The big question is, did I find what I was looking for? I was looking for a change, a challenge, a way to force myself out of my rut and confront my assumptions and understand how other people live. I was trying to find the "real" me, free of externalities and custom and convention. In other words, all of the things I was looking for in Pennsylvania, but did not get a chance to do. Still, I've had a remarkable journey over the past four years: restoring the B&B, moving to Pennsylvania, living in the country, changing careers, getting divorced, being a million dollars in debt, returning to LA and experiencing the city of my birth in a completely different light, spending time with my family, moving to London, and now falling in love again. Of course I would have liked to have done more of all of it (except, perhaps, the divorce, although that was obviously a necessary step in my eventual growth). I've learned a lot about myself: That I'm resilient, I can handle change, I can love unconditionally, that I have some basic needs but I can be happy just about anywhere. These are all things I wanted to believe about myself but never really had an opportunity to test, and I'm grateful for all of my experiences, and everyone who has contributed to them. And yes, I think I found what I was looking for.
One odd thing I've noticed is my new circle of friends consist of a South African, an Italian, a Kenyan, a Slovakian, and two Americans. Not a Brit in sight. This is partly my fault: I assumed I'd meet enough Brits through work, so I have not gone out of my way to introduce myself. (I'd also planned a heavy dating regime, which ended before it even began after my second date with Jess.) I have gone to a couple of "vegetarian meetups" where I happened to sit with an Australian, an Italian, a Romanian, and another American, but no Brits. I've read that over 25% of London's population are immigrants, so I shouldn't be surprised.
So that's all; no funny anecdotes, no self-deprecating humour, no crazy rants about unyielding bureaucrats, just a little bit of information about me, because that's another thing I've learned about myself over the past four years: That I can share my thoughts and feelings without worrying about how others see me. I've learned I have good friends, people I can trust, people who care about me and support me and want the best for me. Of course, when I run out of money in a couple of months, we'll see who is still talking to me.
P.S. Okay, one funny anecdote: This morning I made a rather embarrassing discovery at the laundromat. Washing machines here have two detergent slots, for wash and pre-wash, and it turns out I've been using the wrong one. For four months. You'd think at some point I would notice--or someone would point out--that I hadn't actually cleaned my clothes in four months, but no. Worse, I didn't discover this until after I had done the wash, and I didn't have enough change to do it again, so it will be another two weeks before my clothes see soap. They'll probably disintegrate.

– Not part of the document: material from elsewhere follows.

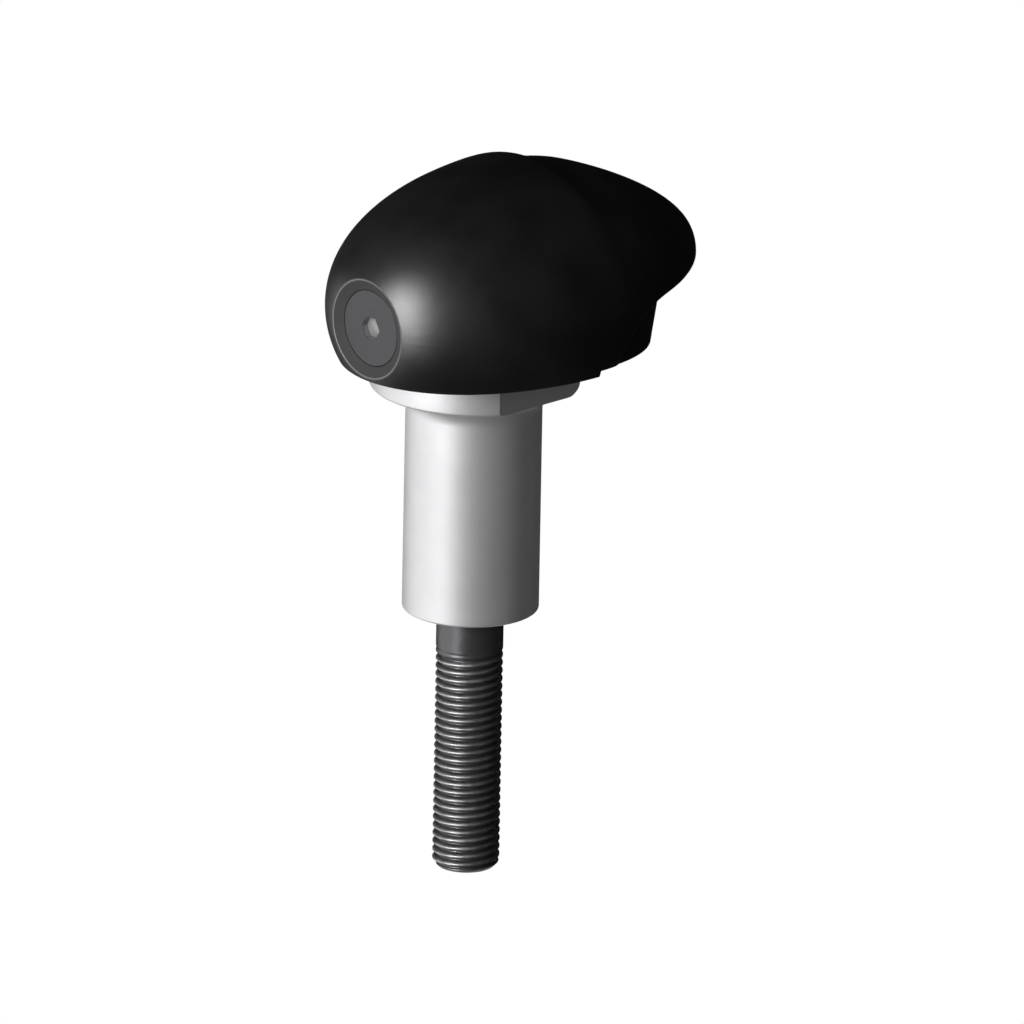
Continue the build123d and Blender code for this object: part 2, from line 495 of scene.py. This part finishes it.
@dataclass
class ThreadedStud:
    """The stud with its M12 x 1.5 thread.

    A plain shank lies under the carrier, the thread runs from there to the pointed lower end, and a plain
    cylinder of the pitch diameter stands for the turns that are screwed into the carrier.
    """

    radius: float = 0.006
    root_radius: float = 0.00508
    pitch: float = 0.0015
    reach: float = 0.0486
    shank: float = 0.0073
    run_out: float = 0.0022
    engagement: float = 0.0314
    engaged_radius: float = 0.005513
    engaged_segments: int = 48
    steps: int = 96
    spare_turns: int = 2
    flank: tuple[Span, ...] = (
        (0.0, 0.0),
        (0.05, 0.02),
        (0.09, 0.09),
        (0.13, 0.19),
        (0.26, 0.62),
        (0.31, 0.78),
        (0.37, 0.9),
        (0.43, 0.975),
        (0.5, 1.0),
    )

    def tooth(self) -> list[Vector]:
        """Draws one rolled tooth in the plane of X and Z, from the middle of a groove up to the next.

        Returns:
            Its points: the flank's shares of the pitch and of the depth, then the same mirrored.
        """
        falling = [(1.0 - along, share) for along, share in reversed(self.flank[:-1])]
        depth = self.radius - self.root_radius
        return [
            Vector((self.root_radius + depth * share, 0.0, self.pitch * along))
            for along, share in (*self.flank, *falling)
        ]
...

Oh, and some Brit-speak I've learned, in no particular order:
- pram or pushchair = stroller
- manky = dirty
- nappy = diaper
- dummy = pacifier
- brilliant = well done (sometimes used sarcastically)
- anti-clockwise = counter-clockwise
- braces = suspenders
- suspenders = garter belt
- plebian = ignorant
- chav = trailer trash (not exact, but closest equivalent I can find)
- bin = toss (throw something away)
- blue badge = handicapped placard
- Continent = rest of Europe
- lorry = truck
- boot = trunk
- flat = apartment
- lift = elevator
- 1st floor = 2nd floor
- pavement = sidewalk
- tap = faucet
- toilet = bathroom
- amber = yellow
- holiday = vacation
- return = round-trip
- half-eight = eight thirty (as in time)
- snog = make out (as in kissing)
- whinge = complain
- squidgy = soft
- stroppy = mad
- soppy = sad
- floppy = lazy
- mate = friend (of either sex)
- two finger salute = the bird (same as "victory" sign, but with palm facing the other way)
- naff = uncool
- daft = stupid
- kip = nap
- football = soccer
- gutted = upset
- the bill = the check
- chuffed = pleased (archaic, used primarily by London's mayor)
- cheers = thanks
- Bob's your uncle = that's it (as in, that's all there is to it)
- on your bike = get lost
- zed = 26th letter of the alphabet
- pinch = steal
- put paid to = to stop something
- posh = snobbish (originally, acronym for Port Out, Starboard Home, the most
- expensive cabins on the route to India)
- rotor = schedule
- quid = a pound (as in money. They also use "dollar" as a pound, which is quite confusing)
- tin = can (as in a can of beans)
- pot = jar (as in a pot of yoghurt)
- cock up = mistake
- bum = butt
- bollocks = balls
- camp = gay
- pissed = drunk (other terms include sloshed, legless, motherless, plastered, rat arsed, shitfaced, etc.)
- take the piss = make fun of someone
- mind the gap = no American translation, because in America they would never acknowledge the gap, because then they'd be legally responsible for the gap.
I'm still working on my cockney rhyming slang. The mechanics are simple enough: you take a common, two-word phrase where the second word rhymes with the word you want to use, and use the first word instead. So instead of "have a look" you might say "have a butcher's" because "butcher's hook" rhymes with "look." The problem is, you can't just make up your own rhymes; you have to know the specific, original phrases...and nobody will tell you what they are. In some cases, they have no idea themselves: "Taking the mickey" (or "taking the mick") is cockney slang for "taking the piss," and while the assumption is "Mickey Bliss" is the original phrase, nobody knows where "Mickey Bliss" came from!